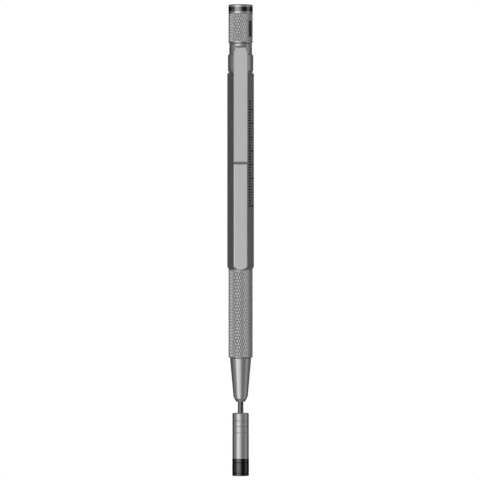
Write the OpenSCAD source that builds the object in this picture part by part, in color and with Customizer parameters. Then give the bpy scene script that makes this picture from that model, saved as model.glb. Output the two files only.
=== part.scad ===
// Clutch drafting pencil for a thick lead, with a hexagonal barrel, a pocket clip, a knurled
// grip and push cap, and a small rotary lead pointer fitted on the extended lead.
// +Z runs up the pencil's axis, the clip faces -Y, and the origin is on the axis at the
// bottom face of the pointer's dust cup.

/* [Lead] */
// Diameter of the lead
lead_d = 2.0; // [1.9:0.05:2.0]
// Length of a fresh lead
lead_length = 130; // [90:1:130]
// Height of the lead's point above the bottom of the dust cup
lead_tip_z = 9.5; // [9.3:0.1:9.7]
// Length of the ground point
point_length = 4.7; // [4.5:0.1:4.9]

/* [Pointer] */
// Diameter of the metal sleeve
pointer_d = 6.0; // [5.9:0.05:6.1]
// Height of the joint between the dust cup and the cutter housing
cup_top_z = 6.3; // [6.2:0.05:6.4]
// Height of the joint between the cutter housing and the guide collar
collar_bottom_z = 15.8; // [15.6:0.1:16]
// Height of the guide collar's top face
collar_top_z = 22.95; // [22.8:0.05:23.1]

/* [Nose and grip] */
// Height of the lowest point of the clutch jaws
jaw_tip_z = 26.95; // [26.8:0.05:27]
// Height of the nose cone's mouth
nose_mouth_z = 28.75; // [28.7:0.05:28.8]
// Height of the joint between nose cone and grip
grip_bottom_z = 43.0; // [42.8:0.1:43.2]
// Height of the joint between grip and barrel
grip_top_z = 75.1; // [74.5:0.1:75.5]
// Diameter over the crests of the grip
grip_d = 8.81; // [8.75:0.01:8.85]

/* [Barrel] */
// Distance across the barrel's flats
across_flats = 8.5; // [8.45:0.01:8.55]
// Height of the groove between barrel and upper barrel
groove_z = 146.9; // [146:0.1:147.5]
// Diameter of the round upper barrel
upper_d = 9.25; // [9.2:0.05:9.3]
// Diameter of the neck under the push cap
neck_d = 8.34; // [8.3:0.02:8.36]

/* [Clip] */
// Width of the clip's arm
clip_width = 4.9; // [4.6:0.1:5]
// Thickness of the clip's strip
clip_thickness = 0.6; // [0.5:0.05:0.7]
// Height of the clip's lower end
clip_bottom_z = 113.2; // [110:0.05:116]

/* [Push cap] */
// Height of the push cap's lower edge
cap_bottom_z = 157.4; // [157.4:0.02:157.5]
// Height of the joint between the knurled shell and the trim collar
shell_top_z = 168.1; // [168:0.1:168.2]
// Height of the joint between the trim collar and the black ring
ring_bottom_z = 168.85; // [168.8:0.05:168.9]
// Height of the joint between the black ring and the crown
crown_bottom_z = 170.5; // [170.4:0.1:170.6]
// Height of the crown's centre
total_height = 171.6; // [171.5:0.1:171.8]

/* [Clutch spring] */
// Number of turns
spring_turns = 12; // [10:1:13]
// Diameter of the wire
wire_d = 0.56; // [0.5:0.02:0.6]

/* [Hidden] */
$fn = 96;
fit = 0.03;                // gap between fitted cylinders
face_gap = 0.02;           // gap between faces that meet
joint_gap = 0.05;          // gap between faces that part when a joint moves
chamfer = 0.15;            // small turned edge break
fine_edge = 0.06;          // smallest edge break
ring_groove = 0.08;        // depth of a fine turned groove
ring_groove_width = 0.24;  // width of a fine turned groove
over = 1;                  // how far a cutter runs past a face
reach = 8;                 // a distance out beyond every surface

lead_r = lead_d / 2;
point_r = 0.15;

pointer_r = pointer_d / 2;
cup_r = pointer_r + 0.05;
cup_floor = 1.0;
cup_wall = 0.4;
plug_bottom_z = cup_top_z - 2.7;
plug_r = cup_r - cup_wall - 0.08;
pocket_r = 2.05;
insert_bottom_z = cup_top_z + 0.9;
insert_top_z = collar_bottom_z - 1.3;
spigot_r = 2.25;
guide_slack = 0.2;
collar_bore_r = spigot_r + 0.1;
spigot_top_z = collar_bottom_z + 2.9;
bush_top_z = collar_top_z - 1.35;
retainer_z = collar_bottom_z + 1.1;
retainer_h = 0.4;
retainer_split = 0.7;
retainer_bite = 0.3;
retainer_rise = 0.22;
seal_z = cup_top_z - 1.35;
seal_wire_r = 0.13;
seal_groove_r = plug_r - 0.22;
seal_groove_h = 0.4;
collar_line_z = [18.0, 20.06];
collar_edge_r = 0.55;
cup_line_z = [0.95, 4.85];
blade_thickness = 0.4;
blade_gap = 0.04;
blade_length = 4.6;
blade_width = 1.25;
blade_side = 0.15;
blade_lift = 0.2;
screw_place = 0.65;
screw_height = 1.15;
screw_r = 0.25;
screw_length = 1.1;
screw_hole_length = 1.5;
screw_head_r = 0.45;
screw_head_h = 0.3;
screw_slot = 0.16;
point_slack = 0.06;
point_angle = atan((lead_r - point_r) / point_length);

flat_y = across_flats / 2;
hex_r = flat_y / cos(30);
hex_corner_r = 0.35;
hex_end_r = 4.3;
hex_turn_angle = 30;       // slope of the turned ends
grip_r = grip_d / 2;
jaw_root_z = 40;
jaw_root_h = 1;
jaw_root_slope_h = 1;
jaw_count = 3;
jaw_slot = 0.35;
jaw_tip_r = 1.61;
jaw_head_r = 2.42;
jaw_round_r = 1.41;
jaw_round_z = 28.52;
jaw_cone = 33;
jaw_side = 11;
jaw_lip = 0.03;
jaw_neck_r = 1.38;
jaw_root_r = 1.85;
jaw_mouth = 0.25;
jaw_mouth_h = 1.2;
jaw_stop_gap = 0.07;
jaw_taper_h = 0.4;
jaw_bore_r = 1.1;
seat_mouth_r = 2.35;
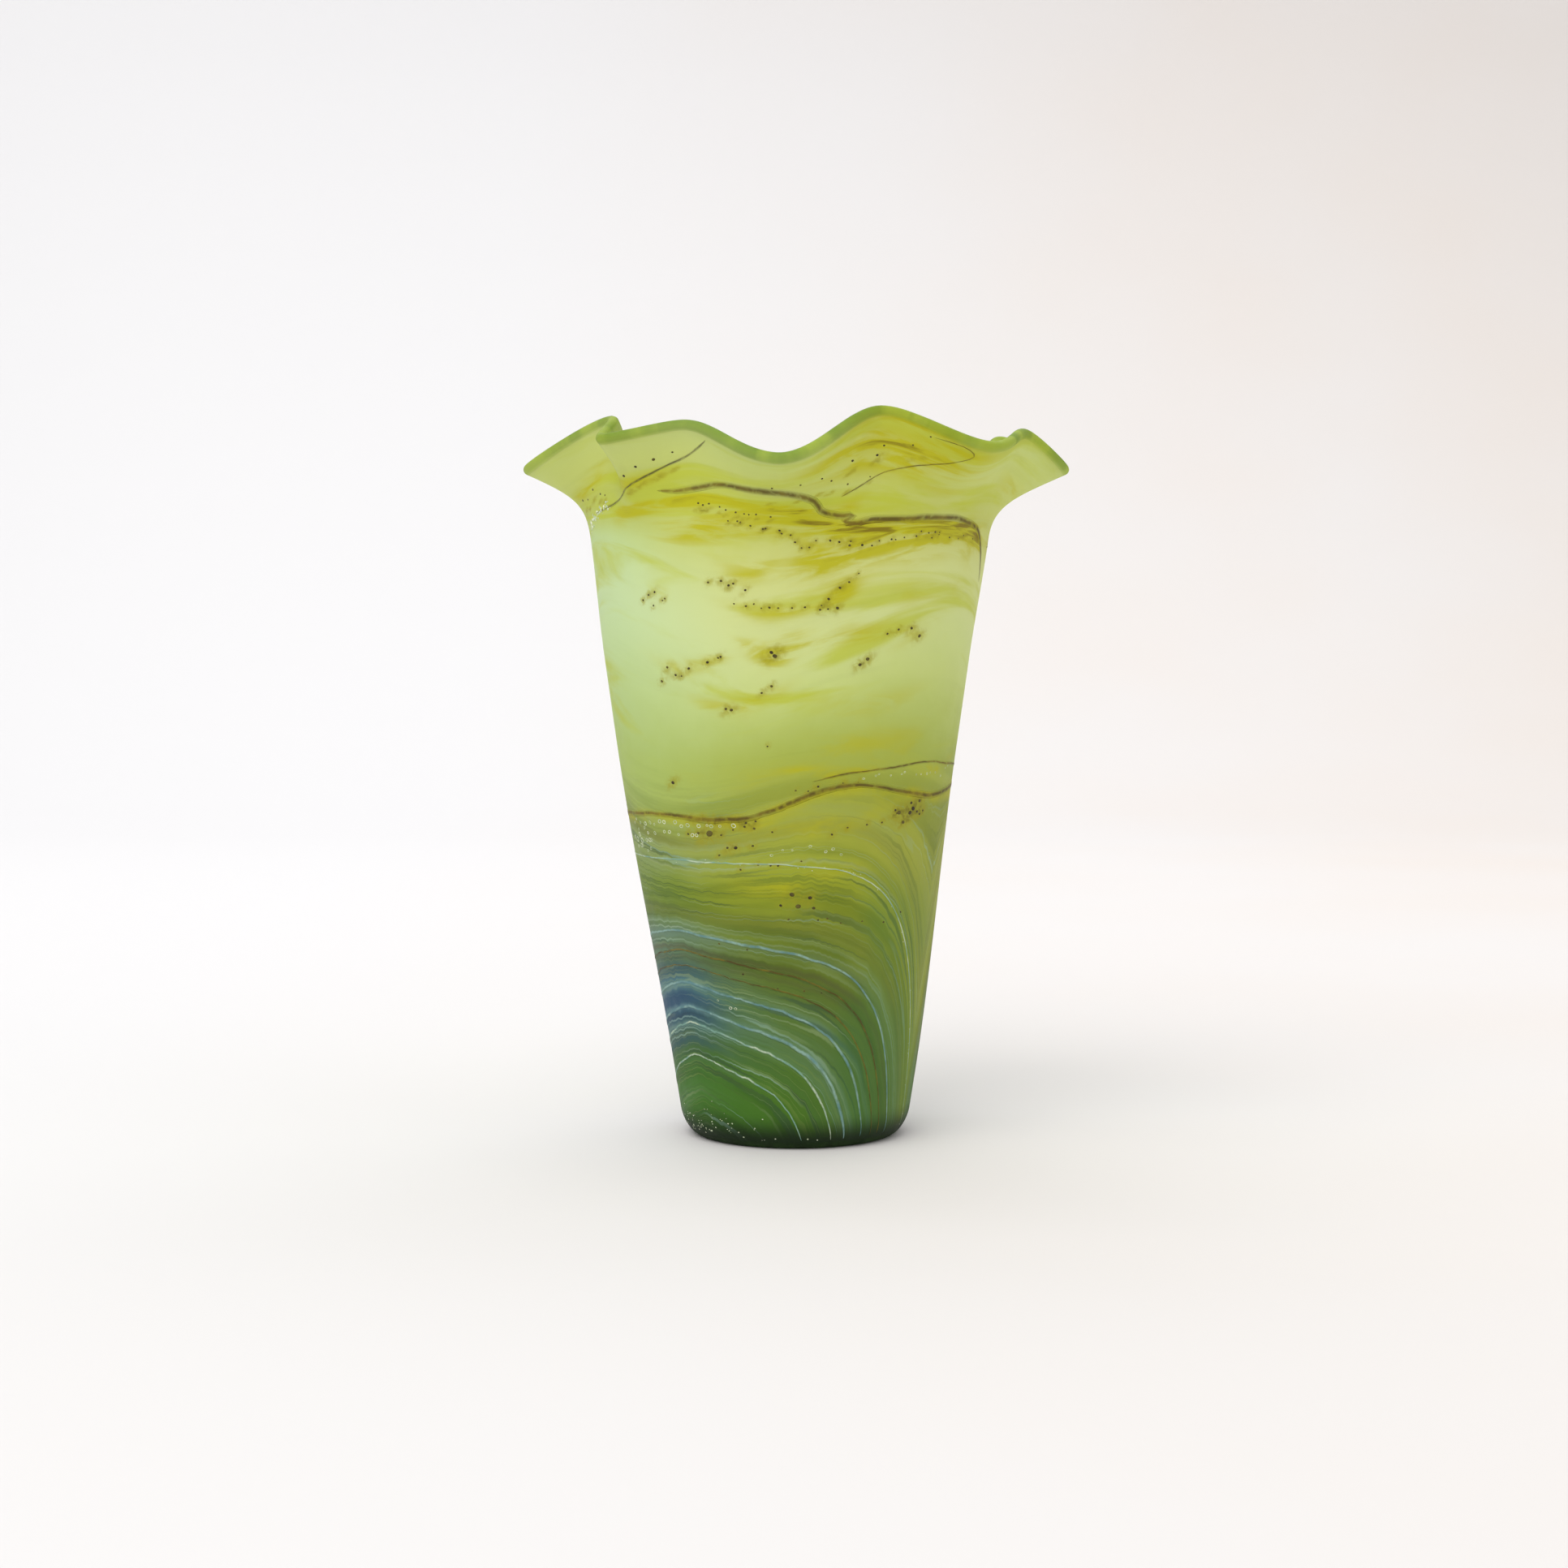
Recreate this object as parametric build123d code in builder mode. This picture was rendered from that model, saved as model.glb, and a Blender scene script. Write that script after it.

_WHAT THE TASK REQUIRES_:
Check each line of the records above for "model", and copy those that have it.

_TASK RESULT_:
Write the OpenSCAD source that builds the object in this picture part by part, in color and with Customizer parameters. Then give the bpy scene script that makes this picture from that model, saved as model.glb. Output the two files only.
Recreate this object as parametric build123d code in builder mode. This picture was rendered from that model, saved as model.glb, and a Blender scene script. Write that script after it.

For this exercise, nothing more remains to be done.